STEP 1: DETERMINE DOCUMENT SOURCE
Is this document FROM an external party/vendor or is it INTERNAL?

INTERNAL DOCUMENTS:
- Expense Report (employee reimbursement request)
- Travel Request (pre-approval for travel)
- Internal Memo (communication within company)
- Meeting Minutes (record of internal meeting)

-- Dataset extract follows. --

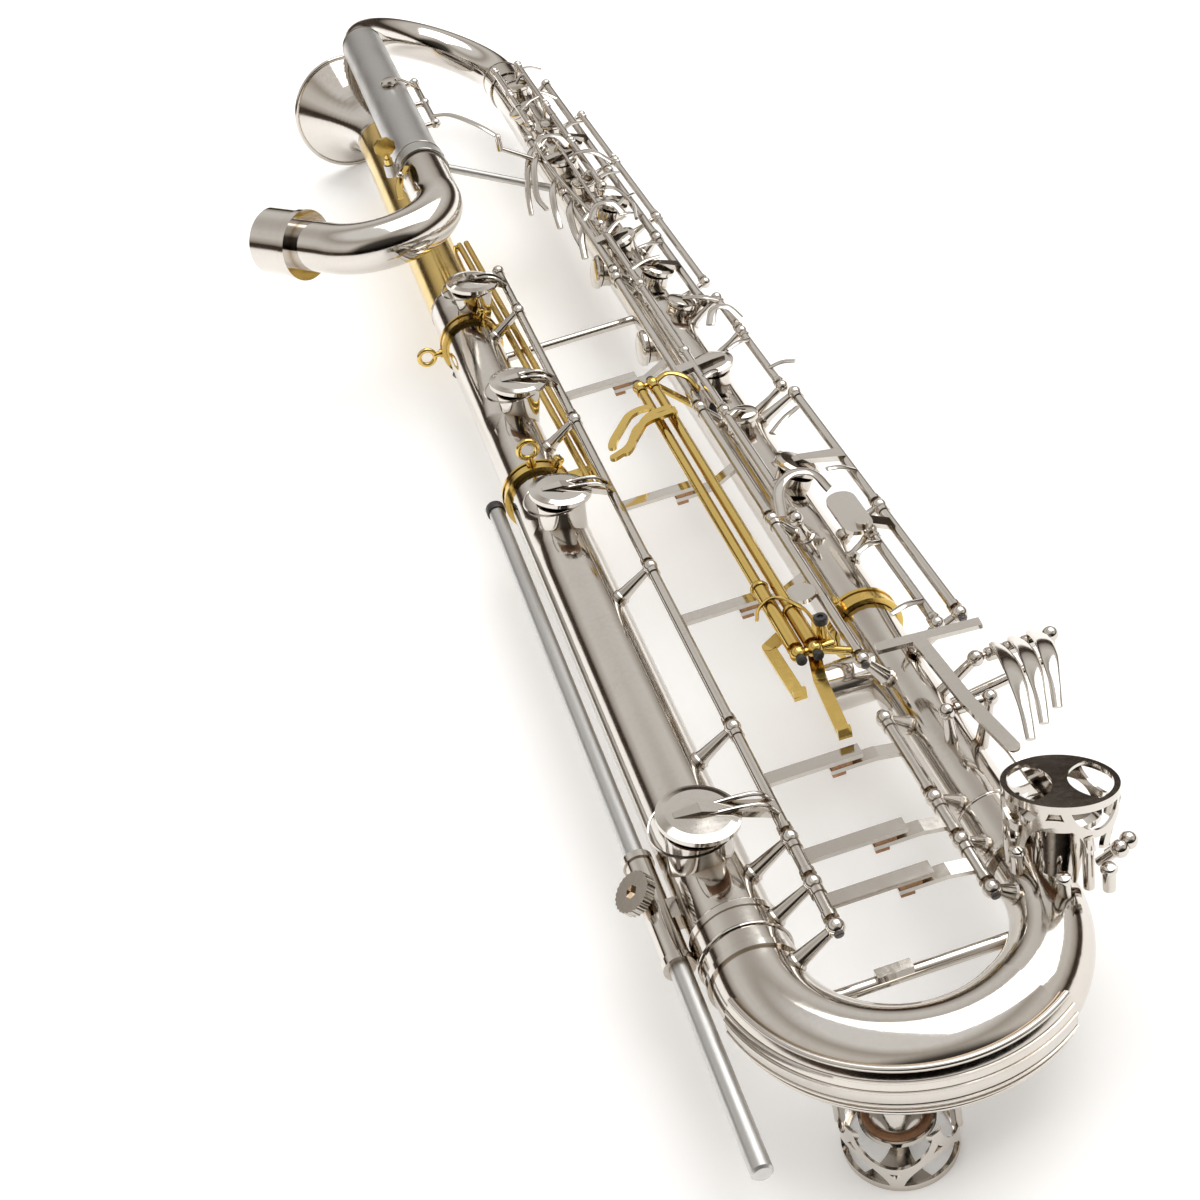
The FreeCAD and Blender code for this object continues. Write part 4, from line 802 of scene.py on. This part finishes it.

EXTERNAL DOCUMENTS (FROM vendors/customers/partners):
- Invoice (payment request)
- Purchase Order (our request to vendor)
- Vendor Receipt (proof of purchase)
- Credit Note (refund/adjustment)
- Quote/Proposal (pricing from vendor)

CLASSIFICATION INSTRUCTIONS:

First, determine: Internal or External?
Then, use the category definitions below:

[Include detailed definitions for each category as shown in Template 1]

SPECIAL RULES:
- If document contains both invoice and receipt information, classify as INVOICE (more formal/comprehensive)
- If you cannot determine with >70% confidence, flag for human review
- When in doubt between two similar categories, choose the one requiring more action/payment

CONFIDENCE THRESHOLD:
- Above 85% confidence: Auto-classify
- 70-85% confidence: Classify but flag for review
- Below 70% confidence: Escalate to human

Document to classify:
[DOCUMENT TEXT HERE]

Final Thought

The future of AI in your organization isn’t about having the most advanced models—it’s about having the clearest processes. Variability in document classification isn’t a limitation you live with; it’s a problem you solve through clarity, validation, and collaboration.

Start with tight prompts. Validate with ground truth. Involve your business team. The results will speak for themselves.